By Zachary M. Raimi
Daily Staff Reporter
Cornell University decided late Thursday night not to punish four first-year students who wrote an offensive e-mail, saying the students did not violate Cornell's Code of Conduct.
The students did agree, however, to do community service, participate in a workshop and formally apologize to administrators.
In October, the students composed a list of "75 reasons why women (bitches) should not have freedom of speech" and distributed it to 20 friends via e-mail.
The students said the message was meant as a joke, and that they did not intend for it to be forwarded by the 20 recipients. However, the message was forwarded all over the campus and country.
A spokeswoman for Cornell said several members of the university community filed complaints under their Code of Conduct. The complaints were under two separate sections of the code: sexual harassment and misuse of the university's computer resources.
Cornell judicial administrator Barbara L. Krause, who made the ruling, said in a statement that the students did not violate either of these two parts of the code.
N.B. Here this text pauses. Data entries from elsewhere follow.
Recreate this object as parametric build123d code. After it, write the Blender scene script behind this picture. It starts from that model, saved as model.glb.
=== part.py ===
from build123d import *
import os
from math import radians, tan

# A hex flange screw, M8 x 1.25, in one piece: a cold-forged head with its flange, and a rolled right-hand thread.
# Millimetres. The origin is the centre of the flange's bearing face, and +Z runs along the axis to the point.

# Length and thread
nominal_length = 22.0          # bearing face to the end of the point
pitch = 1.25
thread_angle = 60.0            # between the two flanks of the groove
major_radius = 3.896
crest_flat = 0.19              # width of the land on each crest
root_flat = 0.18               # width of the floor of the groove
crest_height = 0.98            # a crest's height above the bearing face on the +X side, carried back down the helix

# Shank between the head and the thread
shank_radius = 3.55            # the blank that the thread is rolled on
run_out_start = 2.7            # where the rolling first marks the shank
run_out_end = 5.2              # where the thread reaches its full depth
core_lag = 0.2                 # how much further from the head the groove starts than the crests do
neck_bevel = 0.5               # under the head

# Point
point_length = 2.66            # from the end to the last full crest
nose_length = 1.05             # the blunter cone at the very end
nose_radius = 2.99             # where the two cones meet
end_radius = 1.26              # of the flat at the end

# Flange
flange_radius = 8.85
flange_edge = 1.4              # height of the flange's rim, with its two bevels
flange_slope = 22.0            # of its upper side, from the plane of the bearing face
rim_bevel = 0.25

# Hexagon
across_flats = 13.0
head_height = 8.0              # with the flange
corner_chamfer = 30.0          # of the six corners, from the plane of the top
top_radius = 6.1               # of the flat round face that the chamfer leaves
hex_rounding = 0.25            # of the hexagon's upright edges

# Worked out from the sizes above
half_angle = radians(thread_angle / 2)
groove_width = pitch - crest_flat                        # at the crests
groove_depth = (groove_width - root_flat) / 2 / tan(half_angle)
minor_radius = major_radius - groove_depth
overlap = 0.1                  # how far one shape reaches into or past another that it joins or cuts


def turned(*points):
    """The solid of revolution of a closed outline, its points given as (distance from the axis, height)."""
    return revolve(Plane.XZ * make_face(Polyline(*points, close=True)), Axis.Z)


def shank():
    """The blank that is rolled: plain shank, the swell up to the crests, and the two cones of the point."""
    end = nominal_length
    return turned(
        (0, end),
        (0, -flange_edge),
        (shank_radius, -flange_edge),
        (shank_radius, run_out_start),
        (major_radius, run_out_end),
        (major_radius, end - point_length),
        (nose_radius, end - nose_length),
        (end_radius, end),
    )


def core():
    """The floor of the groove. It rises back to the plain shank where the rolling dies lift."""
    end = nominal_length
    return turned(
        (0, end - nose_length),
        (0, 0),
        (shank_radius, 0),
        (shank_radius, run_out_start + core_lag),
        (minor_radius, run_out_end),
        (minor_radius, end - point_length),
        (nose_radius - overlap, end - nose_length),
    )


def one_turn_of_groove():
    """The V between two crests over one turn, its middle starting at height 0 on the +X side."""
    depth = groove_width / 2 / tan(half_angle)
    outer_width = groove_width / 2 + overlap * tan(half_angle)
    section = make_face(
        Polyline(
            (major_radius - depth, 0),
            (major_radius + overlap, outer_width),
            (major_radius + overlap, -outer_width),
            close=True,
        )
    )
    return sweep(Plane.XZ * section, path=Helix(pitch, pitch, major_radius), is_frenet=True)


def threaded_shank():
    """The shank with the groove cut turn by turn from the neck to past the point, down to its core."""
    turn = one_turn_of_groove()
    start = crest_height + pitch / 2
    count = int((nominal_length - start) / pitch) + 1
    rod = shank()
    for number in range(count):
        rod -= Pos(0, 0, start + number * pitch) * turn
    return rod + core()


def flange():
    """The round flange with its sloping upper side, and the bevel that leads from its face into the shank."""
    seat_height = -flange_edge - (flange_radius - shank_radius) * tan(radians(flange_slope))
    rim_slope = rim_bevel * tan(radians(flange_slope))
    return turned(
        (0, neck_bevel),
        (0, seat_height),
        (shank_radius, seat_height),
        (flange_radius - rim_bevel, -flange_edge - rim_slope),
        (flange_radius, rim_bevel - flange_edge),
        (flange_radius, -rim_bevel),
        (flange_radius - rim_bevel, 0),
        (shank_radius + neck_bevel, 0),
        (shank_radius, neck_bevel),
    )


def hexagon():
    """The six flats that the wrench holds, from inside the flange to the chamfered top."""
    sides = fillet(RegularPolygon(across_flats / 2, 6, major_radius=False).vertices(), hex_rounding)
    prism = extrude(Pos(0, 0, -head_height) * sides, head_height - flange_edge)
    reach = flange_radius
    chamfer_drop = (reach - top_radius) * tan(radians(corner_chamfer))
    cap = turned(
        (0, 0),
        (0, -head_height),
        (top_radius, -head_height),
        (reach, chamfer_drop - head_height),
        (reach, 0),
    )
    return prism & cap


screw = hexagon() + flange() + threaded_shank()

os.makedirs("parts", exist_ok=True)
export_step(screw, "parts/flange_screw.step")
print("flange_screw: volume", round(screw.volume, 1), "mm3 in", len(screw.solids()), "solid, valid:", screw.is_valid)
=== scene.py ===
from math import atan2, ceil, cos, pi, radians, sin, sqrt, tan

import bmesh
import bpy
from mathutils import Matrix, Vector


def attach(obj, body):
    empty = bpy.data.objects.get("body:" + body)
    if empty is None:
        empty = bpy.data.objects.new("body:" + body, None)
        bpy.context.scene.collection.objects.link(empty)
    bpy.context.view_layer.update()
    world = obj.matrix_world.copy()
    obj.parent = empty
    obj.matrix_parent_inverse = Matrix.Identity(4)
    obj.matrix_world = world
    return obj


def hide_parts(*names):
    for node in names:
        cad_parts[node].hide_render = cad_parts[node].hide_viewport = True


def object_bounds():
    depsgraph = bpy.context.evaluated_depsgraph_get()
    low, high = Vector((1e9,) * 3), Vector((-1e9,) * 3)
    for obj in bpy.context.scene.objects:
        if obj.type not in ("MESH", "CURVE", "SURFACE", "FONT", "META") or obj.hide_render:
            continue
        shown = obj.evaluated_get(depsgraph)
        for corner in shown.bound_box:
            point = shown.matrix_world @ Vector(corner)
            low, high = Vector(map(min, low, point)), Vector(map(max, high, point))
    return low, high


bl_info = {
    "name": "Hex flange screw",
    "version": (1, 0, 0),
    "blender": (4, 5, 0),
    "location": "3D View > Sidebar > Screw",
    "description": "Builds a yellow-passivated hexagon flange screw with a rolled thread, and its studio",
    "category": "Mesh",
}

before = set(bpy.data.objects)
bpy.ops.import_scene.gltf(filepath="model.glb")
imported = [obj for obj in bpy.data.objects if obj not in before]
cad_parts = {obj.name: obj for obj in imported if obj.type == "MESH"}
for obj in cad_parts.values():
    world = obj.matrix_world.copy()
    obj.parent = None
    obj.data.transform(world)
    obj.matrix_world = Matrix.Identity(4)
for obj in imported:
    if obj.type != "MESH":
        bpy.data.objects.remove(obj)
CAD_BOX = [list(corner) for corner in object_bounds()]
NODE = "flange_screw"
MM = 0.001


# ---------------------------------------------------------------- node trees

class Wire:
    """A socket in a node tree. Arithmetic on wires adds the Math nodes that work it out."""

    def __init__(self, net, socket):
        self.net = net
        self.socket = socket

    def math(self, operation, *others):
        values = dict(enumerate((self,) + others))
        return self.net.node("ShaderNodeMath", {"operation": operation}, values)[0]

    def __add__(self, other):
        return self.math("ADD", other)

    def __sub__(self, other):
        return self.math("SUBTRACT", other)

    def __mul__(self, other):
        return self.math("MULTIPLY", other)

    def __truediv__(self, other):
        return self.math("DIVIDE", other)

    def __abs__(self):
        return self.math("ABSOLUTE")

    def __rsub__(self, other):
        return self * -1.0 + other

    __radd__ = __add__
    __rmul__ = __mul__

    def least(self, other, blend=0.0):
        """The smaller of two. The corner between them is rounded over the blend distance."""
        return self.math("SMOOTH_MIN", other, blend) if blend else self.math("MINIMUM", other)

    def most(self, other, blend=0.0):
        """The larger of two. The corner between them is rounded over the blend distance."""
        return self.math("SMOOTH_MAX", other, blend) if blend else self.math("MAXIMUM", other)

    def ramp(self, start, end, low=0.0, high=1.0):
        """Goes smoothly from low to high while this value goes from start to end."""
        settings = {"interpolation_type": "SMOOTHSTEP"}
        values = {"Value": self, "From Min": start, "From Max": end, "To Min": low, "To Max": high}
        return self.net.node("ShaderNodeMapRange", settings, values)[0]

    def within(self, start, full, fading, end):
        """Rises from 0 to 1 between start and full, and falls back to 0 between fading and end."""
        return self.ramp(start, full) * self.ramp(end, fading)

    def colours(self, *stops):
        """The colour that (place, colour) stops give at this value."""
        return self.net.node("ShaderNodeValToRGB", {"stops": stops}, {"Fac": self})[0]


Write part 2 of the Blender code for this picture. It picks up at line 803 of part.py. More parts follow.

"Sexual harassment requires conduct that is directed at an individual or group, or conduct that creates a hostile environment. The authors of `75 Reasons,' however, did not direct the list at anyone with the purpose or effect of offending those recipients. ... Moreover, distributing the list to a handful of friends did not create a hostile environment," Krause said.
And in response to the charge that the students misused the university's computing system, she said that the university's policies "do not prohibit hate speech."
"To the contrary, they reaffirm the concept of free speech and recognize that certain offensive messages may have to be tolerated in a community which values the right of all to speak freely," she said.
Jacqui Powers, a spokeswoman for Cornell, said Friday that campus reaction to the ruling was mixed "because not everyone immediately understood the two aspects of the resolution."
Powers was referring to the three-part agreement between the administration and the four students. The students each will perform 50 hours of community service -- most likely at a local sexual assault clinic -- attend a workshop on sexual sensitivity and formally apologize to Cornell's senior administrators in person.
Administrators said the agreement was not a plea-bargain by the students, but a gesture of atonement.
"The students themselves recognize that they have caused great anger and hurt to many people," Krause said.
The e-mail's authors -- Rikus Linschoten, Brian Waldman, Evan Camps and Patrick Sicher -- published a letter of apology in Cornell's student newspaper, The Cornell Daily Sun, earlier this month.
"We had no idea that we were really being taken seriously and seriously offending people until we received a letter from a young woman who had been sexually assaulted," the students wrote.